Both the line containing "for side, table" and the line containing "before = set(bpy.data.objects)" are to be reproduced exactly, along with every line between them, and nothing more.

___ Dataset excerpt ___

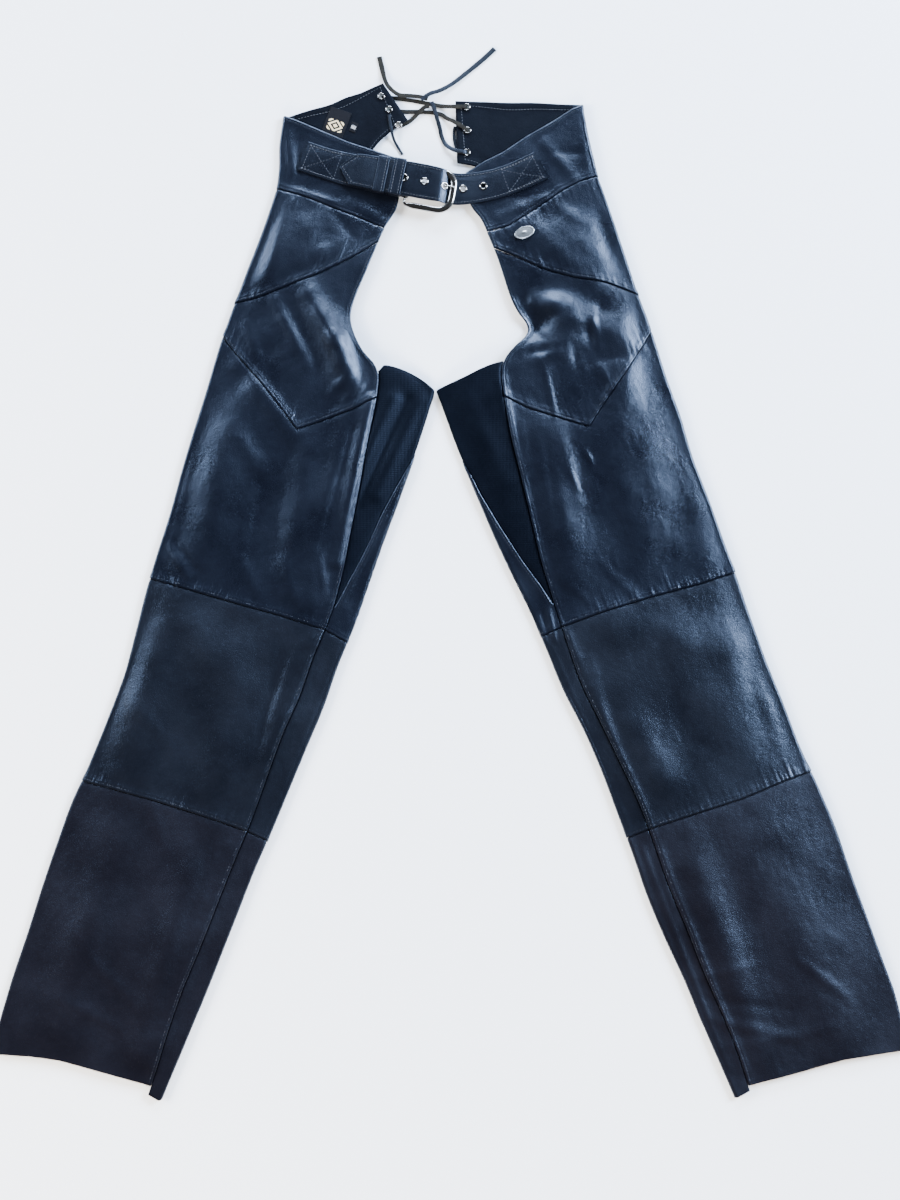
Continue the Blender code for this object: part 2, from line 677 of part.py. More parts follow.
def yoke(side, leg, eyelets):
    """Front layer, hip fold and back layer of one half of the waist yoke, in one piece."""
    half_gap = SEAM_GAP / 2
    rows = 4
    stations = [0.002] + TOP_STATIONS[1:] + [1 + s for s in FOLD_STATIONS]
    grid = []
    for r in range(rows + 1):
        share = r / rows
        row = []
        for station in stations:
            start = leg.seam("top_edge", station)
            end = leg.seam("waist", station) - half_gap
            row.append(leg.wall_point(start + (end - start) * share, station))
        for part, top_down, top_across, low_down, low_across in leg.back_yoke:
            down = top_down + (low_down - half_gap - top_down) * share
            across = top_across + (low_across - top_across) * share
            lift = YOKE_END_LIFT * blend(part, YOKE_LIFT_FROM, 1)
            row.append((leg.place(down, across, HALF + lift), Vector((0, 0, -1))))
        grid.append(row)
    obj = wall(f"yoke_{side}", grid, LEATHER)
    for name, down, across in eyelets:
        centre = leg.place(down, across, HALF + YOKE_END_LIFT)
        cut(obj, cylinder(f"cutter_{side}_{name}", centre, Vector((0, 0, 1)), PUNCHED_HOLE, 12))
        eyelet(f"lace_eyelet_{side}_{name}", centre, Vector((0, 0, 1)), HALF)
    return obj


def eyelet(name, centre, axis, half):
    """Turned ring: a rim on the face and a barrel through the leather."""
    sides = 12
    foot = -half + 0.2
    face = half + RESTING_GAP
    profile = [
        (EYELET_HOLE, foot),
        (EYELET_BARREL, foot),
        (EYELET_BARREL, face),
        (EYELET_RIM, face),
        (EYELET_RIM - 0.5, face + EYELET_PROUD),
        (EYELET_HOLE, face + EYELET_PROUD * 0.8),
    ]
    turn = axis.to_track_quat("Z", "Y")
    verts = []
    for i in range(sides):
        angle = 2 * math.pi * i / sides
        for radius, height in profile:
            local = Vector((radius * math.cos(angle), radius * math.sin(angle), height))
            verts.append(centre + turn @ local)
    count = len(profile)
    faces = []
    for i in range(sides):
        j = (i + 1) % sides
        for k in range(count):
            m = (k + 1) % count
            faces.append((i * count + k, j * count + k, j * count + m, i * count + m))
    return make_object(name, verts, faces, NICKEL)


def smooth_rows(rows, spacing):
    """Rows read off a smooth curve through a route's own rows."""
    out = []
    for i in range(len(rows) - 1):
        before = rows[max(i - 1, 0)]
        after = rows[min(i + 2, len(rows) - 1)]
        a, b = rows[i], rows[i + 1]
        length = (Vector(b[:3]) - Vector(a[:3])).length
        steps = max(int(round(length / spacing)), 1)
        for k in range(steps):
            t = k / steps
            out.append(tuple(
                0.5 * (2 * q + (r - p) * t + (2 * p - 5 * q + 4 * r - s) * t**2 + (3 * q - p - 3 * r + s) * t**3)
                for p, q, r, s in zip(before, a, b, after)
            ))
    out.append(tuple(float(v) for v in rows[-1]))
    return out


def shifted(x, y, z):
    return Vector((x - ORIGIN[0], y - ORIGIN[1], z))


def strip(name, rows, thick, finish, headings=True):
    """Flat strap along rows of x, y, height, width and, for a belt, heading."""
    points = [shifted(*row[:3]) for row in rows]
    grid_verts = []
    side_way = Vector((0, 1, 0))
    for i, row in enumerate(rows):
        tangent = (points[min(i + 1, len(rows) - 1)] - points[max(i - 1, 0)]).normalized()
        if headings:
            heading = math.radians(row[4])
            side_way = Vector((-math.sin(heading), math.cos(heading), 0))
        elif tangent.xy.length > 0.3:
            turned = Vector((-tangent.y, tangent.x, 0)).normalized()
            side_way = turned if turned.dot(side_way) > 0 else -turned
        out = tangent.cross(side_way).normalized()
        half_width = side_way * (row[3] / 2)
        for across, up in ((1, 1), (-1, 1), (-1, -1), (1, -1)):
            grid_verts.append(points[i] + half_width * across + out * (up * thick / 2))
    faces = []
    for i in range(len(rows) - 1):
        for k in range(4):
            m = (k + 1) % 4
            faces.append((i * 4 + k, i * 4 + m, i * 4 + 4 + m, i * 4 + 4 + k))
    last = (len(rows) - 1) * 4
    faces += [(0, 3, 2, 1), (last, last + 1, last + 2, last + 3)]
    return make_object(name, grid_verts, faces, finish)


def turn_round_bar():
    """Rows of the left strap where it folds round the buckle's bar."""
    rows = []
    x, y, z = BAR
    heading = math.radians(BELT_HEADING)
    for i in range(7):
        turn = math.pi * (i / 6)
        reach = WRAP_RADIUS * math.sin(turn)
        rows.append((
            x + reach * math.cos(heading),
            y + reach * math.sin(heading),
            z + WRAP_RADIUS * math.cos(turn),
            LEFT_STRAP[-1][3],
            BELT_HEADING,
        ))
    return rows


def belt_straps():
    over = smooth_rows(LEFT_STRAP + turn_round_bar()[:1], 9)[:-1]
    under = smooth_rows(turn_round_bar()[-1:] + TURN_BACK, 9)[1:]
    left = strip("strap_left", over + turn_round_bar() + under, BELT_WALL, LEATHER)
    slot_centre = shifted(BAR[0] + 1, BAR[1] - 0.2, BAR[2])
    bpy.ops.mesh.primitive_cube_add(size=1, location=tuple(slot_centre * MM))
    slot = bpy.context.active_object
    slot.name = "cutter_slot"
    slot.scale = (12 * MM, 4.4 * MM, 12 * MM)
    slot.rotation_euler = (0, 0, math.radians(BELT_HEADING))
    cut(left, slot)
    path = smooth_rows(RIGHT_STRAP, 6)
    right = strip("strap_right", path, BELT_WALL, LEATHER)
    centres = eyelet_places(path)
    for label, (centre, axis) in centres.items():
        cut(right, cylinder(f"cutter_belt_{label}", centre, axis, PUNCHED_HOLE, 8))
        eyelet(f"belt_eyelet_{label}", centre, axis, BELT_WALL / 2)


def eyelet_places(path):
    """Middle and axis of each belt eyelet, evenly along the strap from the pierced one."""
    points = [shifted(*row[:3]) for row in path]
    lengths = [0]
    for a, b in zip(points, points[1:]):
        lengths.append(lengths[-1] + (b - a).length)
    pierced = straight([(p.x + ORIGIN[0], s) for p, s in zip(points, lengths)], PIERCED_X)
    places = {}
    for label, steps in BELT_EYELET_STEPS.items():
        at = pierced + steps * EYELET_SPACING
        i = max(k for k in range(len(lengths) - 1) if lengths[k] <= at)
        share = (at - lengths[i]) / (lengths[i + 1] - lengths[i])
        along = (points[i + 1] - points[i]).normalized()
        heading = math.radians(path[i][4])
        side_way = Vector((-math.sin(heading), math.cos(heading), 0))
        places[label] = (points[i].lerp(points[i + 1], share), along.cross(side_way).normalized())
    return places


def ring_along(name, centres, sections, finish):
    """Closed ring or open tube through centres, each with its own section points."""
    count = len(sections[0])
    verts = [c + offset for c, section in zip(centres, sections) for offset in section]
    faces = []
    total = len(centres)
    for i in range(total):
        j = (i + 1) % total
        for k in range(count):
            m = (k + 1) % count
            faces.append((i * count + k, i * count + m, j * count + m, j * count + k))
    return make_object(name, verts, faces, finish)


def keepers():
    heading = math.radians(KEEPER_HEADING)
    along = Vector((math.cos(heading), math.sin(heading), 0))
    side_way = Vector((-math.sin(heading), math.cos(heading), 0))
    up = Vector((0, 0, 1))
    half_width = KEEPER_INNER_WIDTH / 2 + KEEPER_WALL / 2
    for name, x, y, length, floor, roof in KEEPERS:
        middle = shifted(x, y, (floor + roof) / 2)
        half_height = (roof - floor) / 2
        corner = 1.0
        outline = []
        for across, rise, start in ((1, 1, 0), (-1, 1, 90), (-1, -1, 180), (1, -1, 270)):
            for step in (0, 45, 90):
                angle = math.radians(start + step)
                outline.append((
                    across * (half_width - corner) + corner * math.cos(angle),
                    rise * (half_height - corner) + corner * math.sin(angle),
                    Vector((math.cos(angle), math.sin(angle))),
                ))
        centres = [middle + side_way * u + up * v for u, v, out in outline]
        sections = []
        for u, v, out in outline:
            outward = (side_way * out.x + up * out.y) * (KEEPER_WALL / 2)
            reach = along * (length / 2)
            sections.append([reach + outward, -reach + outward, -reach - outward, reach - outward])
        ring_along(name, centres, sections, LEATHER)


def buckle():
    heading = math.radians(BELT_HEADING)
    along = Vector((math.cos(heading), math.sin(heading), 0))
    side_way = Vector((-math.sin(heading), math.cos(heading), 0))
    bar = shifted(*BAR)
    far_end = FRAME_LENGTH - 4
    half_width = FRAME_HALF_WIDTH - FRAME_BAND[0] / 2
    outline = [(0, -half_width + 4), (0, -8), (0, 8), (0, half_width - 4), (1.2, half_width - 1.2)]
    outline.append((4, half_width))
    outline.append((18, half_width))
    outline.append((32, half_width))
    for step in range(0, 91, 18):
        angle = math.radians(90 - step)
        outline.append((
            far_end - FRAME_CORNER + FRAME_CORNER * math.cos(angle),
            half_width - FRAME_CORNER + FRAME_CORNER * math.sin(angle),
        ))
    mirrored = [(u, -v) for u, v in reversed(outline[4:])]
    outline = outline + [(far_end, 0)] + mirrored
    centres = []
    sections = []
    for i, (u, v) in enumerate(outline):
        before, after = outline[i - 1], outline[(i + 1) % len(outline)]
        ahead = Vector((after[0] - before[0], after[1] - before[1])).normalized()
        outward_plan = Vector((ahead.y, -ahead.x))
        if outward_plan.dot(Vector((u - far_end / 2, v))) < 0:
            outward_plan = -outward_plan
        outward = along * outward_plan.x + side_way * outward_plan.y
        share = blend(u, 0, 12)
        wide = BAR_RADIUS * (1 - share) + FRAME_BAND[0] / 2 * share
        tall = BAR_RADIUS * (1 - share) + FRAME_BAND[1] / 2 * share
        height = (FRAME_FAR_HEIGHT - BAR[2]) * u / far_end
        centres.append(bar + along * u + side_way * v + Vector((0, 0, height)))
        ring = []
        for k in range(8):
            angle = 2 * math.pi * k / 8
            ring.append(outward * (wide * math.cos(angle)) + Vector((0, 0, tall * math.sin(angle))))
        sections.append(ring)
    ring_along("buckle_frame", centres, sections, NICKEL)
    prong(bar, along)


def prong(bar, along):
    """Round rod: a loop round the bar, then under the strap and up through its hole."""
    points = []
    for step in range(7):
        angle = math.radians(-30 - 40 * step)
        ring = along * math.cos(angle) + Vector((0, 0, math.sin(angle)))
        points.append(bar + ring * PRONG_LOOP_RADIUS)
    for x, z in PRONG_ROUTE:
        points.append(bar + along * ((x - BAR[0]) / along.x) + Vector((0, 0, z - BAR[2])))
    curve = bpy.data.curves.new("prong", "CURVE")
    curve.dimensions = "3D"
    curve.bevel_depth = PRONG_RADIUS * MM
    curve.bevel_resolution = 2
    curve.use_fill_caps = True
    smooth = smooth_rows([tuple(p) for p in points], 3)
    spline = curve.splines.new("POLY")
    spline.points.add(len(smooth) - 1)
    for target, p in zip(spline.points, smooth):
        target.co = (p[0] * MM, p[1] * MM, p[2] * MM, 1)
    obj = bpy.data.objects.new("buckle_prong", curve)
    bpy.context.collection.objects.link(obj)
    curve.materials.append(material(NICKEL))


def patch(name, leg, spec, surface, thick, finish):
    """Thin rectangle that lies on a layer."""
    low, high = surface + RESTING_GAP, surface + RESTING_GAP + thick
    grid = []
    for down in spec["down"]:
        row = []
        for across in spec["across"]:
            row.append((leg.place(down, across, (low + high) / 2), Vector((0, 0, 1))))
        grid.append(row)
    return wall(name, grid, finish, half=thick / 2)


def badge(leg):
    """Oval badge whose points are the panel's own, moved out."""
    rings = [(0.0, 1.0), (0.55, 0.85), (0.85, 0.5), (1.0, 0.15)]
    sides = 20
    verts = []
    for level in (0, 1):
        for radius, dome in rings[1:]:
            for i in range(sides):
                angle = 2 * math.pi * i / sides
                down = BADGE["down"] + BADGE["half_width"] * radius * math.sin(angle)
                across = BADGE["across"] + BADGE["half_length"] * radius * math.cos(angle)
                height = leg.height(down, across) + HALF + 0.8 + level * (0.6 + BADGE["dome"] * dome)
                verts.append(leg.place(down, across, height))
    for level in (0, 1):
        height = leg.height(BADGE["down"], BADGE["across"]) + HALF + 0.8 + level * (0.6 + BADGE["dome"])
        verts.append(leg.place(BADGE["down"], BADGE["across"], height))
    faces = []
    loops = len(rings) - 1
    for level in (0, 1):
        base = level * loops * sides
        middle = 2 * loops * sides + level
        for i in range(sides):
            j = (i + 1) % sides
            faces.append((middle, base + i, base + j))
            for k in range(loops - 1):
                a = base + k * sides
                faces.append((a + i, a + sides + i, a + sides + j, a + j))
    rim = (loops - 1) * sides
    upper = loops * sides + rim
    for i in range(sides):
        j = (i + 1) % sides
        faces.append((rim + i, upper + i, upper + j, rim + j))
    return make_object("badge", verts, faces, NICKEL)


def lace_pieces():
    for name, rows in LACE.items():
        strip(name, smooth_rows(rows, LACE_SPACING), LACE_WALL, LEATHER, headings=False)


def build():
    clear_scene()
    legs = {side: Leg(table) for side, table in LEGS.items()}
    for side, leg in legs.items():
        front_panels(side, leg)
        back_panels(side, leg)
        gusset(side, leg)
    yoke("right", legs["right"], RIGHT_LACE_EYELETS)
    yoke("left", legs["left"], LEFT_LACE_EYELETS)
    belt_straps()
    keepers()
    buckle()
    patch("inside_label", legs["right"], LABEL, WALL, LABEL_THICK, LABEL_CLOTH)
    patch("size_tag", legs["right"], SIZE_TAG, WALL, LABEL_THICK, LABEL_CLOTH)
    badge(legs["left"])
    lace_pieces()


build()
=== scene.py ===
"""Leather chaps laid flat on their back, front side up.

Sizes are in millimetres until a mesh is made. Each leg has its own axes:
"down" runs from the waist seam to the hem, "across" from the outer fold to
the inner one. One flattened tube is read all the way down the leg. A station
says where on the tube a point is: 0 to 1 over the top from the inner seam to
the outer fold, 1 to 2 round that fold, 2 to 3 under it to the side seam, 3 to
4 along the underside, 4 to 5 round the inner fold and 5 to 6 over the top.
"""
import math

import bmesh
import bpy
import numpy as np
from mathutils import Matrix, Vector


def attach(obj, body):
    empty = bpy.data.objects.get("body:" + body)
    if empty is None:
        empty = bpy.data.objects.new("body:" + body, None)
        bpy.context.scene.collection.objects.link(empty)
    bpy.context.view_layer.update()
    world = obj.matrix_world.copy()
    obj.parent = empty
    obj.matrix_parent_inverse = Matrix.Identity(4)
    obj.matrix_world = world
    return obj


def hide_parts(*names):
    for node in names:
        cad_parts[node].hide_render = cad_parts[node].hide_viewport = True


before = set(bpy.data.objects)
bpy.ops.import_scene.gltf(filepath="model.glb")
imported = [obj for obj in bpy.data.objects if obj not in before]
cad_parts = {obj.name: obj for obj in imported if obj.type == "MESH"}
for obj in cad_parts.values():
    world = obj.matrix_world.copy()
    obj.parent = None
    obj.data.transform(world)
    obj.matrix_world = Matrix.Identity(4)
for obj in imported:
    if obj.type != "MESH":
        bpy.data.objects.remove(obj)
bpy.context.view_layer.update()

MM = 0.001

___

## In response
    legs = {side: Leg(table) for side, table in LEGS.items()}
    for side, leg in legs.items():
        front_panels(side, leg)
        back_panels(side, leg)
        gusset(side, leg)
    yoke("right", legs["right"], RIGHT_LACE_EYELETS)
    yoke("left", legs["left"], LEFT_LACE_EYELETS)
    belt_straps()
    keepers()
    buckle()
    patch("inside_label", legs["right"], LABEL, WALL, LABEL_THICK, LABEL_CLOTH)
    patch("size_tag", legs["right"], SIZE_TAG, WALL, LABEL_THICK, LABEL_CLOTH)
    badge(legs["left"])
    lace_pieces()


build()
=== scene.py ===
"""Leather chaps laid flat on their back, front side up.

Sizes are in millimetres until a mesh is made. Each leg has its own axes:
"down" runs from the waist seam to the hem, "across" from the outer fold to
the inner one. One flattened tube is read all the way down the leg. A station
says where on the tube a point is: 0 to 1 over the top from the inner seam to
the outer fold, 1 to 2 round that fold, 2 to 3 under it to the side seam, 3 to
4 along the underside, 4 to 5 round the inner fold and 5 to 6 over the top.
"""
import math

import bmesh
import bpy
import numpy as np
from mathutils import Matrix, Vector


def attach(obj, body):
    empty = bpy.data.objects.get("body:" + body)
    if empty is None:
        empty = bpy.data.objects.new("body:" + body, None)
        bpy.context.scene.collection.objects.link(empty)
    bpy.context.view_layer.update()
    world = obj.matrix_world.copy()
    obj.parent = empty
    obj.matrix_parent_inverse = Matrix.Identity(4)
    obj.matrix_world = world
    return obj


def hide_parts(*names):
    for node in names:
        cad_parts[node].hide_render = cad_parts[node].hide_viewport = True


before = set(bpy.data.objects)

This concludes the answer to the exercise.